REVIEW: Madwoman of the Sacred Heart
Posted Thursday, March 15, 2012

Madwoman of the Sacred Heart
Writer: Alejandro Jodorowsky
Artist: Moebius
Publisher: Humanoids

Review by John Anderson

"Insanity, divine madness, is the only way to salvation."

I guess I've been reviewing a lot of Alejandro Jodorowsky’s books lately. There’s a reason for this: Humanoids has been releasing a lot of them, and they're wonderful. The latest is the softcover edition of Madwoman of the Sacred Heart.

Alan Mangel is a successful and popular philosophy professor whose students treat him like a rock star: female students wear purple, his favourite colour, to show how much they admire him. Anyway, things start to go wrong for Alan when his wife divorces him on his birthday. Then one of his female students, Elisabeth, announces that they will have a child together, a second John the Baptist who will lead the world to a new saviour. Although he thinks Elisabeth is mad, Alan lets his animal instincts take over and is drawn into her insanity. Soon Elisabeth is pregnant, and she takes Alan on a quest to find Joseph and Mary - who turn out to be nothing like Alan expects. But by then it's too late to turn back. Alan keeps trying to appeal to reason, but reason becomes less and less useful in this world of prophets and mystical revelations.

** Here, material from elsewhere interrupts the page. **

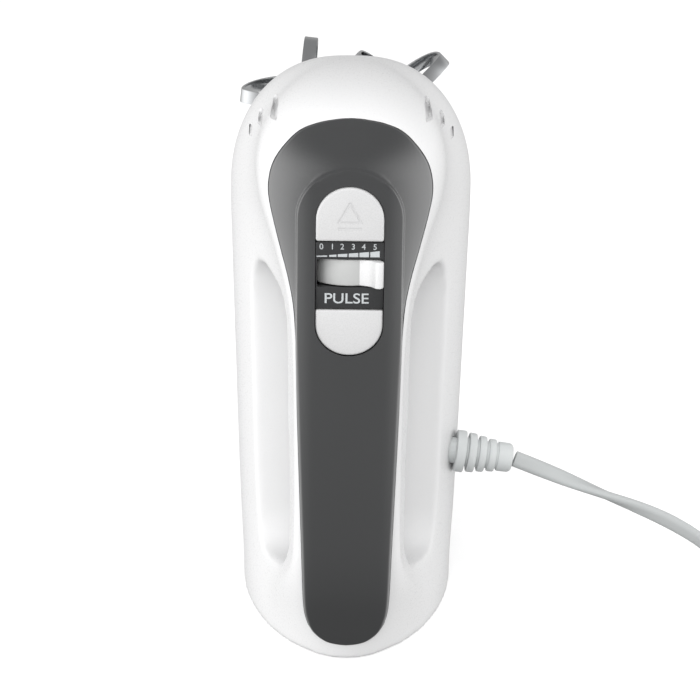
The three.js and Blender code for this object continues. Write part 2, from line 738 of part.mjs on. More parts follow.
function rearBracket() {
  let bracket = block(-26.5, 26.5, MOTOR_Y - 8, MOTOR_Y + 8, 56, 61)
  for (const side of [1, -1]) {
    const x0 = Math.min(side * 22, side * 26)
    bracket = bracket.add(block(x0, x0 + 4, MOTOR_Y - 8, MOTOR_Y + 8, 60, 91.7))
  }
  bracket = bracket.subtract(rod(6.5, [0, 0, 1], [0, MOTOR_Y, 50], 20, 20))
  add('rear_bracket', bracket, [0xb9bdc1, 0.45, 0.8])
  add('rear_bearing', tube(6.2, 2.7, [0, 0, 1], [0, MOTOR_Y, 56], 5, 20), BRASS)
  for (const [name, side] of [['left', -1], ['right', 1]]) {
    const a = side * 10
    const b = side * 21.7
    const box = block(Math.min(a, b), Math.max(a, b), MOTOR_Y - 4, MOTOR_Y + 4, 73, 83)
    const hole = block(-30, 30, MOTOR_Y - 2.4, MOTOR_Y + 2.4, 75, 81)
    add(`brush_holder_${name}`, box.subtract(hole), BRASS)
    const c = side * 8.3
    const d = side * 17
    const brush = block(Math.min(c, d), Math.max(c, d), MOTOR_Y - 2.1, MOTOR_Y + 2.1, 75.3, 80.7)
    add(`carbon_brush_${name}`, brush, CARBON)
  }
}

function rearElectrics() {
  let board = block(-24, 24, 32, 33.6, 10, 46)
  for (const [x, z, r, h] of [[-12, 20, 5, 10], [8, 34, 4, 8]]) {
    board = board.add(rod(r, [0, -1, 0], [x, 32.5, z], h, 14))
  }
  board = board.add(block(2, 18, 22, 32.5, 14, 24))
  add('circuit_board', board, GREEN)
  const clamp = block(20, 29.5, 2, 14, 49, 53)
  add('cord_clamp', clamp.add(block(20, 29.5, 2, 4, 49, 62)), NYLON)
}

function strainRelief() {
  const profile = [[0, -7], [6, -7], [6, -4.6], [4.7, -4.6], [4.7, 0], [7.6, 0], [7.6, 3.4], [5.2, 3.6], [5.2, 4.4],
    [7.1, 4.6], [7.1, 7.2], [5, 7.4], [5, 8.2], [6.5, 8.4], [6.5, 10.8], [4.8, 11], [4.8, 11.8],
    [5.9, 12], [5.9, 14.4], [4.6, 14.6], [4.6, 15.2], [5.3, 15.4], [5.3, 20], [4.2, 20.6], [0, 20.6]]
  add('strain_relief', turned(profile, EXIT_AXIS, EXIT, 14), CORD_GREY)
}

const COIL = [196, 44]
const PLUG = [229.5, 70]

// The lead wound for storage, as one ring. Scale 1 is the coil; the tie is a slightly larger band round it.
function coilRing(scale) {
  const profile = [[25.5, 0.6], [34.5, 0.6], [36.2, 3], [36.2, 9], [34, 11.2], [26, 11.2], [23.8, 9], [23.8, 3],
    [25.5, 0.6]]
  const grown = profile.map(([r, z]) => [30 + (r - 30) * scale, 5.9 + (z - 5.9) * scale])
  return turned(grown, [0, 0, 1], [...COIL, 0], 28)
}

function mainsLead() {
  const hang = [[60.0, 8, 51.7], [72.8, 8, 46.6], [92.6, 8, 38.6], [105.5, 8, 33.6], [117, 8, 28.4],
    [128, 8, 21.8], [138, 8, 13.6], [147, 8, 7.2], [156, 8, 4.2], [166, 8.4, 3.2], [174, 9, 3.1]]
  add('power_cord', swept(hang, CORD_WIDTH, CORD_THICK, 8, 32), CORD_GREY)
  add('cord_coil', coilRing(1), CORD_GREY)
  const band = coilRing(1.3).subtract(coilRing(1.07)).intersect(block(150, 190, COIL[1] - 3, COIL[1] + 3, -9, 40))
  add('cord_tie', band.intersect(block(150, 190, 30, 60, 0.05, 40)), BLACK)
  const lead = [[PLUG[0], 65.6, 9], [PLUG[0], 69, 8.5], [PLUG[0], 73.4, 7.8]]
  add('plug_lead', swept(lead, CORD_WIDTH, CORD_THICK, 8, 3), CORD_GREY)
  plug()
}

// A flat two-pin plug that lies on the worktop beside the coil.
function plug() {
  const [x, y] = PLUG
  const shift = (points) => points.map(([u, v]) => [u + x, v])
  let body = plateY(shift(roundedOutline(-7, 7, 0.4, 14.6, 5, 4)), y + 10, y + 26)
  body = body.add(plateY(shift(roundedOutline(-13.5, 13.5, 0.4, 14.6, 6.5, 4)), y + 24, y + 38))
  body = body.add(rod(4.6, [0, 1, 0], [x, y + 4.4, 7.6], 8, 14))
  for (const side of [1, -1]) {
    const at = x + side * 9.5
    body = body.subtract(rod(2.4, [0, 1, 0], [at, y + 30.4, 7.5], 20, 14))
    const tip = [[0, 31], [2, 31], [2, 56], [1.4, 57], [0, 57]]
    const name = side > 0 ? 'plug_pin_right' : 'plug_pin_left'
    add(name, turned(tip, [0, 1, 0], [at, y, 7.5], 14), BRASS)
  }
  add('plug_body', body, CORD_GREY)
}

// One flat wire loop: up one side of the cage, over the shoulder, and down the other.
function loopOutline(offset) {
  const side = [[6, 98.4], [14, 98.6], [21, 100.4], [24.6, 104], [BEATER_R, 109.5], [25.2, 118], [23.6, 132],
    [20.2, 148], [15.4, 163], [10, 175], [5.6, 182], [2.6, 185.2]]
  const curve = new THREE.SplineCurve(side.map(([r, y]) => new THREE.Vector2(r, y)))
  const points = curve.getPoints(15)
  const outline = []
  points.forEach((p, i) => {
    const ahead = points[Math.min(i + 1, points.length - 1)]
    const behind = points[Math.max(i - 1, 0)]
    const along2 = ahead.clone().sub(behind).normalize()
    outline.push([p.x - along2.y * offset, p.y + along2.x * offset])
  })
  return outline
}

function wireLoop(nested) {
  const outer = loopOutline(0)
  const squeeze = nested ? 0.962 : 1
  const grow = (points) => points.map(([r, y]) => [r * (nested ? 0.985 : 1), 140 + (y - 140) * squeeze])
  const out = grow(outer)
  const inn = grow(loopOutline(STRIP_THICK))
  const loop = (side) => [...side, ...side.slice().reverse().map(([r, y]) => [-r, y])]
  const shape = new THREE.Shape(loop(out).map(([x, y]) => new THREE.Vector2(x, y)))
  shape.holes.push(new THREE.Path(loop(inn).map(([x, y]) => new THREE.Vector2(x, y))))
  const geometry = new THREE.ExtrudeGeometry(shape, { depth: STRIP_WIDTH, bevelEnabled: false })
  geometry.translate(0, 0, -STRIP_WIDTH / 2)
  return solidOf(geometry)
}

function beaters() {
  for (const [name, side, turn] of [['left', -1, 6], ['right', 1, 45]]) {
    const at = [side * BEATER_X, 0, BEATER_Z]
    const shaftProfile = [[0, 18.4], [1.6, 18.4], [SHAFT_R, 20.5], [SHAFT_R, 176], [1.3, 178], [1.3, 186.4],
      [0, 186.4]]
    const shaft = turned(shaftProfile, [0, 1, 0], at, 16)
    const bore = rod(SHAFT_R + 0.15, [0, 1, 0], at, 176.5, 16).add(rod(1.5, [0, 1, 0], at, 200, 16))
    add(`beater_shaft_${name}`, shaft, STEEL)
    const collar = [[SHAFT_R + 0.2, 64], [6.5, 64], [7.4, 65.4], [7.4, 67.6], [5, 69.4], [SHAFT_R + 0.2, 69.4],
      [SHAFT_R + 0.2, 64]]
    add(`beater_collar_${name}`, turned(collar, [0, 1, 0], at, 14), BLACK)
    for (const [letter, quarter, nested] of [['a', 0, 0], ['b', 90, 1]]) {
      const loop = wireLoop(nested).rotate([0, turn + quarter, 0]).translate(at)
      add(`beater_loop_${name}_${letter}`, loop.subtract(bore), STEEL)
    }
  }
}

housings()
screws()
handleCover()
controls()
rotor()
gears()
gearboxFrame()
stator()
rearBracket()
rearElectrics()
strainRelief()
mainsLead()
beaters()

export default group
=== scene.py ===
import math

import bmesh
import bpy
from mathutils import Matrix, Vector


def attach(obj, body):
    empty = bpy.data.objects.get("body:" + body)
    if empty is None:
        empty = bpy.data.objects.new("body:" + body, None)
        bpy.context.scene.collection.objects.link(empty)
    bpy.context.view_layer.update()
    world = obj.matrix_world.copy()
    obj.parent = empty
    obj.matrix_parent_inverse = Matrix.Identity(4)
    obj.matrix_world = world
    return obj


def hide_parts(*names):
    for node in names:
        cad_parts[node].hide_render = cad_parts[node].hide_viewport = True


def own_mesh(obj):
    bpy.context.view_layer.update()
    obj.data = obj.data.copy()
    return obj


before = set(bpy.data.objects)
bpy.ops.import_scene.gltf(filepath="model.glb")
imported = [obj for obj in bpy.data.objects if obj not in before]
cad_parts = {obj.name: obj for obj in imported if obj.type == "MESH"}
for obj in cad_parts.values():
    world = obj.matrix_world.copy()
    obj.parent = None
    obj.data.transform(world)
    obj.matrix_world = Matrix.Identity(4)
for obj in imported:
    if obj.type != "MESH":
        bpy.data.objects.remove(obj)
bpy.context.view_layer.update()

MM = 0.001
ALONG_Y = (0, 1, 0)

# Driving dimensions in millimetres, the same as in the CAD.
# The mixer stands on its heel with the nose up, the handle towards -Y, the beaters towards +Y
# and the lead towards +X.
WALL = 2.6
GAP = 0.3
NOSE_START = 148
NOSE_HEIGHT = 46.3
UNDERSIDE_Y = 60
WIDEST_Y = 26
SPLIT_Y = 28
BEATER_X = 19
BEATER_Z = 166.8
SHAFT_R = 2.5
STRIP_WIDTH = 5.2
STRIP_THICK = 1.1
DRUM_Y = -54.9
DRUM_R = 11.6
DRUM_LOW = 131.6
DRUM_HIGH = 139.8
PANEL_Y = -66.9
BUTTON_HALF = 10.35
EJECT_Z = 152.2
EJECT_RISE = 10
PULSE_Z = 119.6
PULSE_DROP = 9.6
CORD_WIDTH = 5.8
CORD_THICK = 3.6
COIL = (196, 44)
PLUG = (229.5, 70)
EXIT = Vector((38.5, 8, 54.6))
EXIT_AXIS = Vector((0.991, 0, -0.13))

# The gap between handle and motor housing, seen from the side: its corners, y and z, and their radius.
FINGER_GAP = [(-42, 29), (-8, 23), (-8, 133), (-42, 121)]
FINGER_GAP_R = 13

# Housing screws, x and z, with the radii of each one's post, bore and counterbore.
SCREWS = [(34, 140), (-34, 140), (31, 17), (-31, 17)]
SCREW_POST_R = 5
SCREW_BORE_R = 1.9
SCREW_HEAD_R = 3.7
SCREW_POST_START = 4
SCREW_HEAD_Y = 40

# Openings in the housings: the beaters' holes, and the lead's bore with the pockets of its sleeve.
BEATER_HOLE_R = 6.2
EXIT_BORE_R = 5.0
EXIT_FLANGE_R = 6.3
EXIT_COLLAR_R = 8.2

# Each shoulder vent: middle x, width, lowest and highest z, the y that it reaches, and its depth.
VENTS = [
    (24.5, 2.6, 179.0, 183.4, -9, 1.5),
    (30.1, 1.8, 173.8, 178.0, -2, 1.1),
    (33.9, 1.3, 168.8, 171.9, 5, 0.5),
]
# Heights of the five air slots on the beater side, their half length, radius and depth.
AIR_SLOTS = (66, 74, 82, 90, 98)
AIR_SLOT_HALF = 15
AIR_SLOT_R = 1.6
AIR_SLOT_DEPTH = 1.5

# Height z, handle surface y, half width of the handle dome, y where the dome ends, body half width.
BODY_STATIONS = [
    (0, -50.5, 30, -21, 38.4),
    (12, -55, 24.5, -31, 38.6),
    (28, -60.4, 19.5, -48, 39.4),
    (46, -64, 17.6, -56, 40),
    (75, -66.8, 17.4, -58, 40.8),
    (105, -67.2, 17.8, -58, 41.6),
    (124, -66.8, 19.5, -55, 42.1),
    (140, -65.8, 24, -47, 42.5),
    (156, -65.8, 30, -36, 42.5),
    (172, -66.0, 34, -28, 42.5),
    (196, -66.0, 36, -22, 42.5),
]

# Height z and half width of the dark handle cover.
COVER_STATIONS = [
    (7.4, 4.2), (8.7, 7.4), (12.0, 10.7), (16.5, 12.6), (24, 13.8), (45, 14.4), (78, 15.4),
    (106, 16.3), (122, 17.1), (132, 18.9), (141, 21.4), (150.2, 23.8), (157.4, 25.3),
    (162.7, 25.2), (168, 23.7), (173.2, 20.3), (177.7, 15.6), (180.1, 9.9), (181.2, 4.2),
]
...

Madwoman has some interesting similarities with Jodorowsky's and Moebius's most famous work, The Incal: in both stories the protagonist keeps getting drawn into faith, but his cowardice or skepticism keeps preventing him from taking part fully. This book is much more mundane in setting than Incal: it's set in France, not outer space, after all. But the earthly setting lets Moebius concentrate on the characters. This book shows off Moebius’s fantastic talent for depicting the characters' inner lives. In every panel, Alan looks different - frustrated, angry, joyful, doubtful - rarely have I seen such an incredibly wide and constantly changing range of emotions expressed in comic art.

There are changes in the artwork over the course of the story. The detailed dark reds and purples in the first volume are replaced by a looser, more cartoony style and bright yellows and golds in the second volume, as the characters move to sunny southern France. The leisurely pace of the first two volumes gives way to the hectic, crammed pace of the third, with many small panels crammed into each page, as the story moves to South America and gets weirder and weirder. The end of the last volume draws on Moebius's interest in Native American art and iconography.

In terms of the plot, Madwoman, like Incal, is completely mad. Mad as in constantly surprising the reader with dramatic changes in plot and character. By the end of the story all of the characters have changed utterly, both physically and spiritually. Some readers will like how Alan looks a lot like Jodorowsky himself, and how Alan's journey echoes so many of Jodorowsky's spiritual interests. If you're of a more skeptical bent, you'll like the story for Jodorowsky's constant mad ideas.

Madwoman of the Sacred Heart is what comics should be: unapologetically outrageous and beautiful.